The problems affecting the NHS owe much to a misguided public policy, which has cut back on practical service and implanted new layers of bureaucracy. However, this very confusion in public policy arises out of a larger moral confusion. The ideal of public service, which has affinities with the socialist and the humanitarian conservative traditions (such as they exist today), has been undermined from both left and right. From the New Left – and here the experiments of the 1960s are partly to blame – has come a simplistic belief in the supreme value of self-expression. From the New Right of the 1980s and beyond has come a narrow individualism that, to use Oscar Wilde's words, knows the price of everything and the value of nothing. These dogmas together threaten the professional ethos on which good health care and all forms of public provision depend. Together, they mount an indiscriminate attack on tradition favouring permanent change over gradual and deeply rooted reform. In this sense, the self-indulgent left and the market fundamentalists of the right resemble the Physiocrats and Economists of 18th century France. Their constant sniping made rational reform impossible, and Jacobinism almost inevitable, as Alexis de Tocqueville records in The Ancien Regime and the Revolution.

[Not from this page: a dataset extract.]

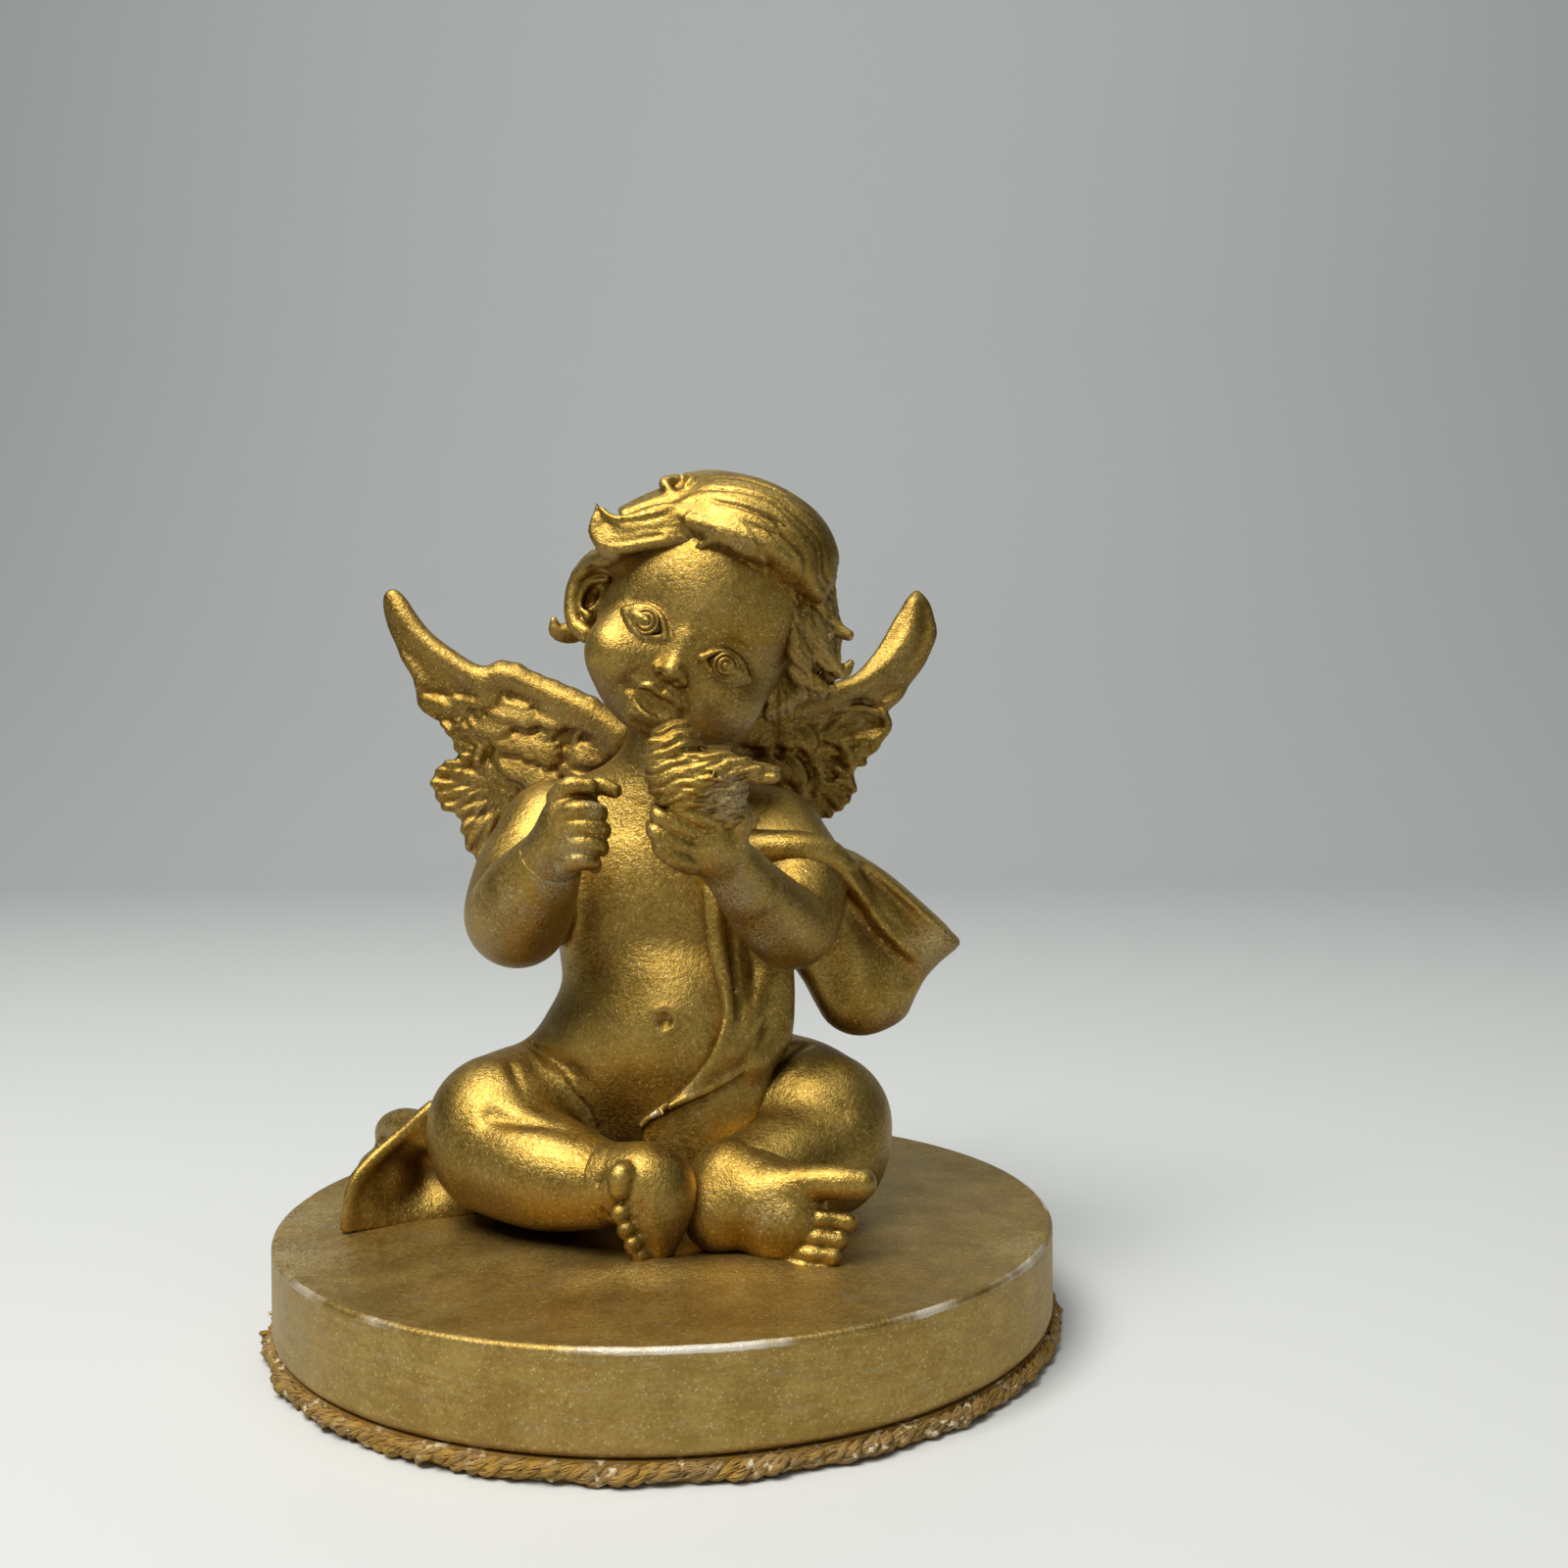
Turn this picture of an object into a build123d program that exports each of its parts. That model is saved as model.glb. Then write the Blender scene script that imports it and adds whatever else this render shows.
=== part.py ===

The destructive impact of ideology also concerns Dmitry V. Shalpentokh, of Indiana University. He is in a good position to reflect on international relations during and after the Cold War because he has lived and been educated in both the Soviet Union and the United States. Dr Shlapentokh argues that it is mistaken to see end of the Cold War and the Soviet Union's collapse as marking the end of history, the end of ideology or the inevitable triumph of the West and its values. Such notions have been dispelled by the global renaissance of fundamentalism and, as we have seen, the crisis of Western values themselves. But nor are theories such as the “clash of civilizations”, beloved of Washington Neoconservatives, any more instructive to us. Even at its hottest, the Cold War was in reality less about ideology and more about geopolitical interests. Although it is broadly true that democracies do not go to war with each other, it does not follow that cultural or ideological affinities produce alliance and cultural differences result in antipathy. Grand narratives of international relations, based on ideological “visions” of the world, do not clarify but obscure the complex patterns of international relations, which are based less on straight lines than interlocking circles.
Welfare reform preoccupies the whole political spectrum in Europe, from those who wish to preserve, and extend, the welfare state to those who are distrustful of welfare because they believe it gives power to bureaucrats and undermines self-respect. The idea of a Citizen's Income, payable to every adult as a right of citizenship, is not new, but in an age of demographic change, increasing diversity of needs and demands and a deepening crisis in the pensions industry, it could well be an idea whose time has come. In this issue of New European, therefore, Aidan Rankin presents an adapted version of a statement of aims by the Citizen's Income Trust in London. Citizen's Income, he suggests, addresses the concerns of those who fear welfare bureaucracy because it reduces the power of bureaucrats and abolishes humiliating “means tests”. It encourages enterprise and initiative, because it makes part-time work, and self-employment, more attractive options. Also, crucially, it changes the structure of work and forces employers to be more flexible. Citizen's Income provides a means to preserve and build upon the ideas underlying the welfare state, whilst softening its edges and increasing its efficiency. It also has the potential to remove ideological dogma from the welfare debate.
Finally, Aidan Rankin reviews a history of Liechtenstein by David Beattie, former British Ambassador to that principality, and to Switzerland. The case of Liechtenstein demonstrates to us that small states can still succeed in a world of giants. The newly enlarged Europe would do well to bear this in mind. It should beware of too much centralisation, and be aware of the importance of the human scale.